Despite these success stories, the following also applies here: where there is light, there is also always shadow.
This is another reason you should carefully consider whether employee passions can be used in other ways or brought into existing projects to provide fresh momentum.
Stick to agreements and communicate recognition
This is always the case for promises, but for superiors it goes without exception: always stick to agreements! If agreements are not honoured, the damage is quickly done. Employees remember such things and find them disrespectful or unfeeling, which can change their opinion of their boss in the blink of an eye.
It also has a negative impact on the employees themselves. Why should staff keep promises and stick to agreements when their own superior does the opposite? A fish rots from the head down here. Broken promises, together with a lack of recognition, are among the top reasons for employees resigning. Superiors can really make blunders here.
The chain of causality starts with hiring the wrong people and ends with employees not being promoted – or even worse, with deserving employees being ignored, which is usually taken as a tremendous insult.
In fact, more than half of employees resign because of the relationship with their manager. For this reason alone, there must be a balance between professionalism and compassion. Because who wouldn’t want to work with a boss who celebrates and rewards their employees’ successes – from an obligatory pat on the back to raises and promotions?
Nowadays it’s also extremely important for staff to see managers showing empathy and compassion in difficult phases of life. Standing up for them in unfortunate circumstances or keeping an eye on their ongoing development without the manager consciously prioritising his or her own standing and progress in the company.
Working employees too hard
A company’s continued success is the overall driving force. It is of course always tempting to give work to the best employees.
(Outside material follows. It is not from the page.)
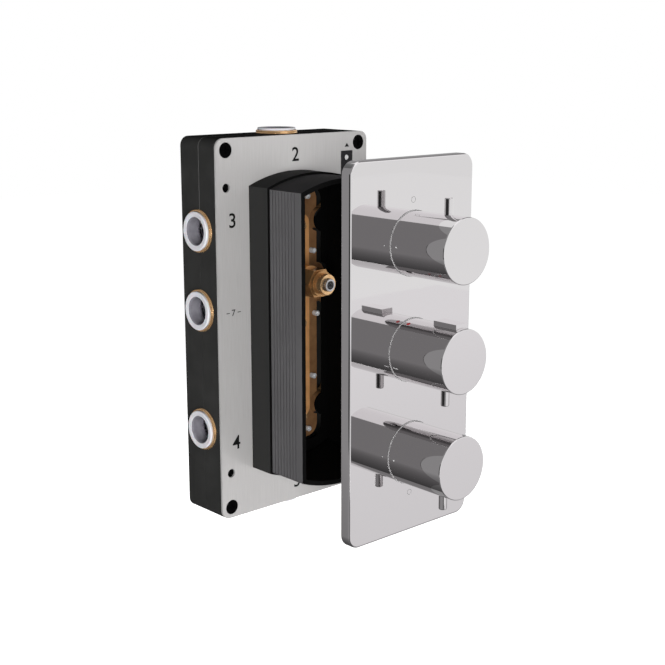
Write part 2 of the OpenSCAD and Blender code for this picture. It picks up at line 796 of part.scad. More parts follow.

This can quickly lead, however, to the dilemma of burdening them with a workload that can result in a demotivating downward spiral for two reasons.
Firstly, the additional work might not be seen as a recognition of their skills, but rather as a punishment for their employment. Secondly, it could lead to being overworked, which is reflected in counterproductive overtime. Research findings from the renowned Stanford University reveal that productivity drops dramatically as soon as a workload exceeds 50 hours a week. If this is increased by another five hours, it should be immediately assumed that the work done no longer has any added value.
An increase in working hours should also never remain unremarked on and without consequences. The reason for an increase in the number of working hours has to be openly discussed between manager and employee, as must any possible rewards (a raise, promotion, more leave, better work-life balance, sabbatical, etc.) that might come with it. If not, the employee will start looking for a job that doesn’t leave him or her in the dark.
Quite simply, it’s about three sayings, coined by the bestselling author Stephen R. Covey, the economist Warren G. Bennis, and U.S. President Dwight D. Eisenhower.
- “Always treat your employees exactly the way you want them to treat your best customers.”
- “Good leaders make people feel that they’re at the very heart of things, not at the periphery.”
- “Leadership consists of nothing other than taking responsibility for everything that goes wrong and giving your subordinates credit for everything that goes well.”
Principles that apply even more so to talented employees, so that you don’t present your own company with a fait accompli – a sudden resignation – out of the blue. Because then you’ll be standing there looking stupid, left out in the cold.